Street style has been documented in newspapers and magazines for decades, and on blogs for the most recent one. For some photographers, it has become an entire career; for some subjects, it’s been a path to modeling and stylist opportunities, not to mention a major ego boost. But only recently has it become a competitive sport with Fashion Week as the street-style Super Bowl.

Photographers lie in wait outside the tents, but true celebrity guests always sneak in through a back entrance. They’re guaranteed to be photographed in their front-row seats, and the last thing they need is another camera in their faces. The photographers get the picture of the occasional Somebody — such as fashion blogger Leandra Medine (“The Man Repeller”) or Martha Stewart, who walked inconspicuously through the front entrance for the Zac Posen show — but usually it’s amateur photographers snapping amateur fashionistas.

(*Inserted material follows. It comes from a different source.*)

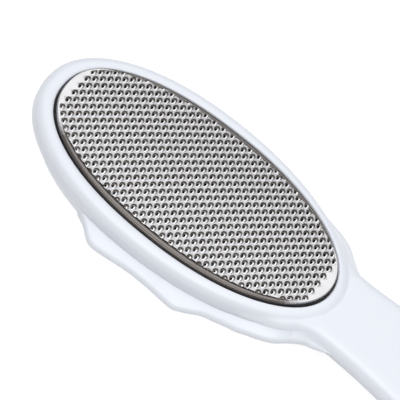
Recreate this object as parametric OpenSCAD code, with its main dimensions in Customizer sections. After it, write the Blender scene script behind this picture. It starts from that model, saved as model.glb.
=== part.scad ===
// Foot file: an oval head with an etched steel file plate in a white moulded rim,
// a pull-off catch tray with a winged edge under it, and a hollow two-part handle.
// X runs from the head's tip to the handle's tail, the file plate faces up, and the
// part stands on the table at height zero.

/* [Head] */
// Length of the whole file, from the head's tip to the handle's tail
overall_l = 250; // [200:1:280]
// Length from the head's tip to its widest line
tip_l = 44.14; // [38:0.5:50]
// Length from the widest line to the head's end, under the neck
heel_l = 47.96; // [42:0.5:54]
// Half of the head's width, at the outer wall
head_half_w = 24.64; // [20:0.2:29]
// Height of the split between the rim's wall and the tray
split_z = 12.1; // [11:0.1:14]
// Height of the rim's crest over the split
rim_h = 5.35; // [4.4:0.05:6.2]
// Radius that rolls the crest over into the outer wall
rim_r = 2.67; // [1.5:0.05:3.2]
// Thickness of the wall under the rim
wall_t = 2.2; // [1.6:0.1:2.8]

/* [Opening] */
// Half of the opening's length
open_half_l = 42.1; // [40:0.1:42.6]
// How far the opening's middle lies behind the middle of the head
open_shift = 0.7; // [0.1:0.05:0.9]
// Half of the opening's width
open_half_w = 20.87; // [19:0.05:21.4]
// How far the opening's edge lies under the crest
edge_drop = 0.34; // [0.3:0.02:1]
// Width of the ledge that carries the cartridge
ledge_w = 2.3; // [1.6:0.1:3]
// Thickness of that ledge
ledge_t = 1.6; // [1:0.1:2.2]
// Depth from the opening's edge to the ledge
ledge_depth = 2.2; // [1.5:0.1:2.4]

/* [File plate] */
// Radius of the sheet's bend across the head
dome_r = 314; // [200:5:600]
// Height of the sheet's crown over the rim's crest
crown_h = 1.14; // [0.8:0.05:1.8]
// Thickness of the steel sheet
sheet_t = 0.4; // [0.3:0.05:0.6]
// Gap between the skirt and the opening's long sides
side_gap = 0.4; // [0.3:0.05:1]
// Gap between the skirt and the opening's two ends
end_gap = 0.65; // [0.5:0.05:1.8]
// Height of the skirt, from the sheet's top
skirt_h = 2.4; // [2:0.1:3]

/* [Carrier] */
// Thickness of the carrier's standing wall
carrier_wall_t = 1.4; // [1:0.1:2]
// Thickness of the carrier's base flange
carrier_base_t = 1.1; // [0.8:0.05:1.15]
// Thickness of each cross rib
rib_t = 1.6; // [1:0.1:2.4]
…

That’s not the case near Milk Studios in the Meatpacking District, though, where some of the most avant-garde shows take place. There, the uninvited and the amateurs playing dress-up are out of their weight class — it’s where the pros go to see and be seen. After the Derek Lam show, Anna Dello Russo, the editor at large for Vogue Japan, walks down a street in a gray shift dress and a bird-cage-veil fascinator, and the professional street-style photographers descend upon her in a mob. The Sartorialist leads the pack, with the photographers attracting more photographers. Anyone watching would have thought Dello Russo was a movie star being stalked by paparazzi. She obliges, posing politely on the street: “How about here?”